*What the task asks:*
Please report every line from the material that contains the word "three".

*Dataset extract:*
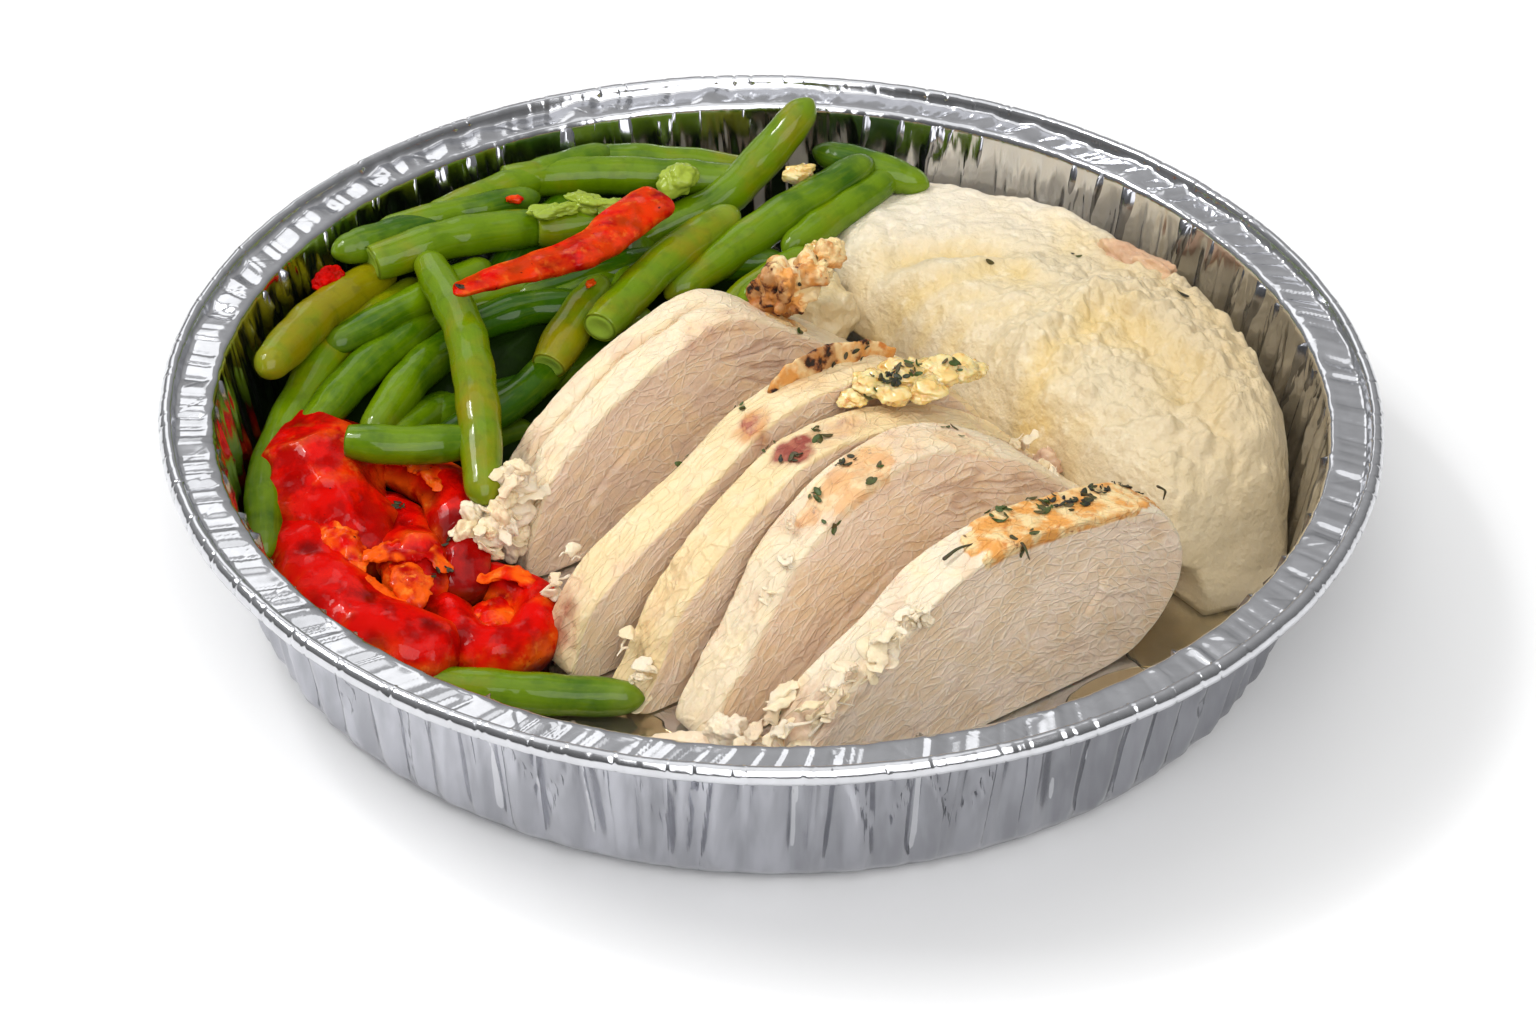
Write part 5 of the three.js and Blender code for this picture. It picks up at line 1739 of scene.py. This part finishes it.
def pool_skin(at, size, turn, seed):
    """A shallow pool with a wavy outline and a rounded rim."""
    swing = np.linspace(0, TAU, 120, endpoint=False)[None, :]
    level = np.array([0.05, 0.5, 0.7, 0.85, 0.95, 1.0, 1.0, 0.95, 0.5, 0.05])[:, None]
    height = np.array([0.3, 0.28, 0.22, 0.14, 0.08, 0.05, 0.04, 0.03, 0.03, 0.03])[:, None]
    wavy = 1 + 0.3 * noise(grid(np.cos(swing), np.sin(swing), 0.0), 0.7, seed, 2)
    c, s = math.cos(turn), math.sin(turn)
    x, y = size[0] * level * wavy * np.cos(swing), size[1] * level * wavy * np.sin(swing)
    return wrapped(grid(at[0] + c * x - s * y, at[1] + s * x + c * y, FOIL + height))


class MEAL_OT_juice(bpy.types.Operator):
    """Pour the meat juice on the floor of the tray"""

    bl_idname = "meal.juice"
    bl_label = "Juice"

    def execute(self, context):
        skins = [pool_skin(*pool, 500 + k) for k, pool in enumerate(POOLS)]
        make_piece("meat_juice_pools", skins, juice_finish(), "chicken", "chicken_scrap")
        return {"FINISHED"}


# ---- stage -------------------------------------------------------------------------------

AIM = np.array([-0.34, 0.0, 8.08])  # what the camera looks at
SENSOR = 36  # millimetres wide
FLOOR_GREY = 0.93

# Square soft lights that face the tray: place and side in metres, and power as a share of a setting.
LIGHTS = [
    ("key", (-0.8, 0.1, 1.0), 0.5, "key_power", 1.0),
    ("fill", (0.3, -1.3, 1.1), 1.6, "fill_power", 1.0),
    ("top", (-0.15, 0.0, 1.35), 1.3, "key_power", 0.65),
    ("back", (-0.62, 1.35, 1.05), 0.85, "key_power", 0.4),
    ("glint", (-0.7, 0.3, 1.1), 0.12, "key_power", 0.32),
]


def stand(holder, place, side, rise, back):
    """Puts a light or camera at a place in metres, with its own axes along three directions."""
    turn = Matrix(np.stack([side, rise, back], axis=1).tolist()).to_4x4()
    holder.matrix_world = Matrix.Translation(place) @ turn


def area_light(name, place, size, power):
    """A square soft light that faces the middle of the floor."""
    lamp = bpy.data.lights.new(name, "AREA")
    lamp.shape, lamp.size, lamp.energy = "SQUARE", size, power
    back = unit(np.array(place, float))
    side = unit(np.cross(UP, back))
    stand(in_scene(name, lamp), place, side, np.cross(back, side), back)


def room(brightness):
    """A plain room: brightest overhead and towards the back, and darker at the horizon and in front."""
    world = bpy.data.worlds.new("room")
    world.use_nodes = True
    tree = world.node_tree
    split = tree.nodes.new("ShaderNodeSeparateXYZ")
    tree.links.new(tree.nodes.new("ShaderNodeTexCoord").outputs["Generated"], split.inputs[0])
    both = tree.nodes.new("ShaderNodeMath")
    both.operation = "MULTIPLY"
    for axis, start, low, high in (("Z", 0, 0.35 * brightness, brightness), ("Y", -1, 0.7, 2.3)):
        climb = tree.nodes.new("ShaderNodeMapRange")
        for socket, value in (("From Min", start), ("To Min", low), ("To Max", high)):
            climb.inputs[socket].default_value = value
        tree.links.new(split.outputs[axis], climb.inputs["Value"])
        tree.links.new(climb.outputs["Result"], both.inputs["ZY".index(axis)])
    tree.links.new(both.outputs[0], tree.nodes["Background"].inputs["Strength"])
    tree.nodes["Background"].inputs["Color"].default_value = (1, 1, 1, 1)
    return world


class MEAL_OT_stage(bpy.types.Operator):
    """Make the pale floor, the soft lights and the camera"""

    bl_idname = "meal.stage"
    bl_label = "Floor, lights and camera"

    def execute(self, context):
        scene = context.scene
        stage = scene.meal_stage
        half = stage.floor_size / 2
        mesh = bpy.data.meshes.new("floor")
        corners = [(-half, -half, 0), (half, -half, 0), (half, half, 0), (-half, half, 0)]
        mesh.from_pydata(corners, [], [(0, 1, 2, 3)])
        look = {"Base Color": (FLOOR_GREY,) * 3, "Roughness": 0.9, "Specular IOR Level": 0.1}
        mesh.materials.append(Finish("pale_floor").finished(look))
        floor = in_scene("floor", mesh)

        for name, place, size, setting, share in LIGHTS:
            area_light(name, place, size, getattr(stage, setting) * share)
        scene.world = room(stage.surround)
        scene.view_settings.view_transform = "Standard"

        e, roll = stage.elevation, stage.roll
        forward = np.array([0, math.cos(e), -math.sin(e)])
        level = np.array([1.0, 0, 0])
        upright = np.cross(level, forward)
        right = math.cos(roll) * level + math.sin(roll) * upright
        rise = math.cos(roll) * upright - math.sin(roll) * level
        lens = bpy.data.cameras.new("camera")
        lens.lens, lens.sensor_width, lens.clip_start = stage.lens, SENSOR, 0.01
        scene.camera = in_scene("camera", lens)
        stand(scene.camera, AIM * MM - forward * stage.distance, right, rise, -forward)
        return {"FINISHED"}


# ---- the add-on ------------------------------------------------------------------------------

OPERATORS = [
    MEAL_OT_tray,
    MEAL_OT_chicken,
    MEAL_OT_mash,
    MEAL_OT_beans,
    MEAL_OT_peppers,
    MEAL_OT_morsels,
    MEAL_OT_shreds,
    MEAL_OT_trimmings,
    MEAL_OT_herbs,
    MEAL_OT_juice,
    MEAL_OT_stage,
]


class MEAL_PT_panel(bpy.types.Panel):
    """The meal's pieces, one button each"""

    bl_idname = "MEAL_PT_panel"
    bl_label = "Foil tray meal"
    bl_space_type = "VIEW_3D"
    bl_region_type = "UI"
    bl_category = "Meal"

    def draw(self, context):
        for operator in OPERATORS:
            self.layout.operator(operator.bl_idname)


SETTINGS = {"meal_tray": MealTraySettings, "meal_food": MealFoodSettings, "meal_stage": MealStageSettings}


def register():
    """Registers the settings, the operators and the panel."""
    for name, group in SETTINGS.items():
        bpy.utils.register_class(group)
        setattr(bpy.types.Scene, name, bpy.props.PointerProperty(type=group))
    for operator in OPERATORS:
        bpy.utils.register_class(operator)
    bpy.utils.register_class(MEAL_PT_panel)


def unregister():
    """Takes everything that register added away."""
    bpy.utils.unregister_class(MEAL_PT_panel)
    for operator in reversed(OPERATORS):
        bpy.utils.unregister_class(operator)
    for name, group in SETTINGS.items():
        delattr(bpy.types.Scene, name)
        bpy.utils.unregister_class(group)


def main():
    """Makes every piece."""
    register()
    for operator in OPERATORS:
        section, action = operator.bl_idname.split(".")
        getattr(getattr(bpy.ops, section), action)()


if __name__ == "__main__":
    main()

*Response for this exercise:*
Write part 5 of the three.js and Blender code for this picture. It picks up at line 1739 of scene.py. This part finishes it.
    """Puts a light or camera at a place in metres, with its own axes along three directions."""